= JOB =
Only the lines from the start of the data through the one containing "const rad = THREE.MathUtils.degToRad;" belong in your answer; return them exactly.
**********
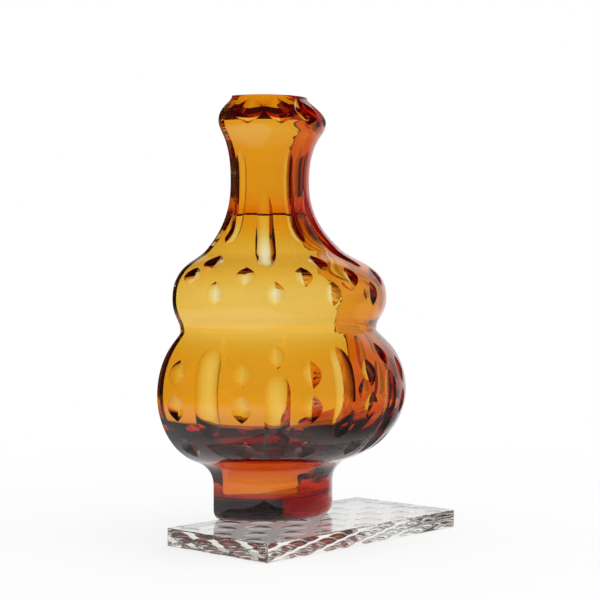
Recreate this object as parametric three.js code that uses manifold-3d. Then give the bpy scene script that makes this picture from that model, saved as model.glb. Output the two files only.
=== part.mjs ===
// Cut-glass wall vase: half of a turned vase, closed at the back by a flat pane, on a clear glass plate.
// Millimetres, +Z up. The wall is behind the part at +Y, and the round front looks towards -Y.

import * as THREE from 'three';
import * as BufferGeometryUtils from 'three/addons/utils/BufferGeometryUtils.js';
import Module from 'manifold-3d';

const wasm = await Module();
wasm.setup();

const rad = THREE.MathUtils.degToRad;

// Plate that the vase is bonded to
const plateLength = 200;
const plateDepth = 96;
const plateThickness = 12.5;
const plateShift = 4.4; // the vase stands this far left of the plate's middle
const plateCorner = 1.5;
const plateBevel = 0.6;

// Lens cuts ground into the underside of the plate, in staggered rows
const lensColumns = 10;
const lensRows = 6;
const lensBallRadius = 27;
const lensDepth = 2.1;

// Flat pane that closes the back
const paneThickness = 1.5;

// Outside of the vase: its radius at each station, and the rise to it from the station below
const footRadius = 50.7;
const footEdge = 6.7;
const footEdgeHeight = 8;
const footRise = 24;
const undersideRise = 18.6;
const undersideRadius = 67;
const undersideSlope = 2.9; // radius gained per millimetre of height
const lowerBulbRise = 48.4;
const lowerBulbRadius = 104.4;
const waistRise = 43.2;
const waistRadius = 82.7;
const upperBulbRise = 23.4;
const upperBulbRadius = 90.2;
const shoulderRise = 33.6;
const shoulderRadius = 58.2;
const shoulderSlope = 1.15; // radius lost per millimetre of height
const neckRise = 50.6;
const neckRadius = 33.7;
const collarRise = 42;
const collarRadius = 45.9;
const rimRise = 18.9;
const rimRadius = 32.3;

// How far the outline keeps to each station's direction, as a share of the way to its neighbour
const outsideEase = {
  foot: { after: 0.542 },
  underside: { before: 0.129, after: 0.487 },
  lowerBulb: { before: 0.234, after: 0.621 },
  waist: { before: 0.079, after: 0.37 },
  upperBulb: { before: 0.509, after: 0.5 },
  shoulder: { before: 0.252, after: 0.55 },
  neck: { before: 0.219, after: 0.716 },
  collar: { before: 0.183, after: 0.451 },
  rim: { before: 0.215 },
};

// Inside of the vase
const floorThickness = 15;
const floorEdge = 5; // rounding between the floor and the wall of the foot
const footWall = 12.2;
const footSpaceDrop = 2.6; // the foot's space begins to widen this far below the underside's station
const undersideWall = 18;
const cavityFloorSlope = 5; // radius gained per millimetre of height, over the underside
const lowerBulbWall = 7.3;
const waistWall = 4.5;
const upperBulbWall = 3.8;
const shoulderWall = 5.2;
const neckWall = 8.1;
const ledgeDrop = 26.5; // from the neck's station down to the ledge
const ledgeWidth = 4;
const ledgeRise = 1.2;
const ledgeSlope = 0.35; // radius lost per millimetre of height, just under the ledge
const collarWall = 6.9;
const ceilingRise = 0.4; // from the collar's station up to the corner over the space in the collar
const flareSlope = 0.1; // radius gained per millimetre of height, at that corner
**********
= OUTPUT FOR THIS EXERCISE =
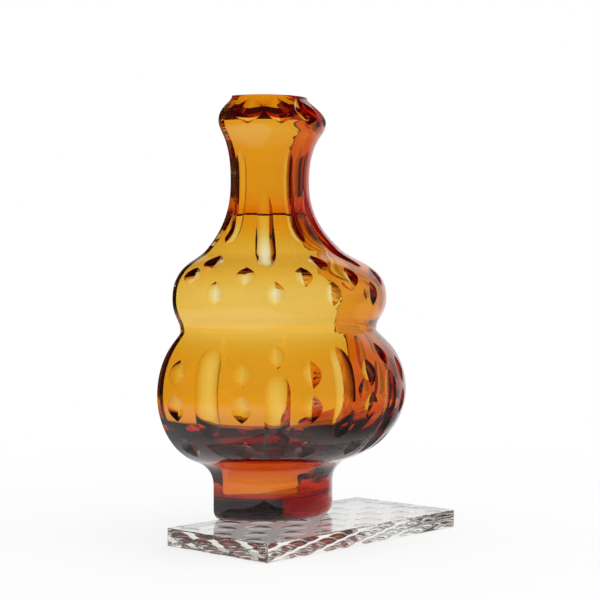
Recreate this object as parametric three.js code that uses manifold-3d. Then give the bpy scene script that makes this picture from that model, saved as model.glb. Output the two files only.
=== part.mjs ===
// Cut-glass wall vase: half of a turned vase, closed at the back by a flat pane, on a clear glass plate.
// Millimetres, +Z up. The wall is behind the part at +Y, and the round front looks towards -Y.

import * as THREE from 'three';
import * as BufferGeometryUtils from 'three/addons/utils/BufferGeometryUtils.js';
import Module from 'manifold-3d';

const wasm = await Module();
wasm.setup();

const rad = THREE.MathUtils.degToRad;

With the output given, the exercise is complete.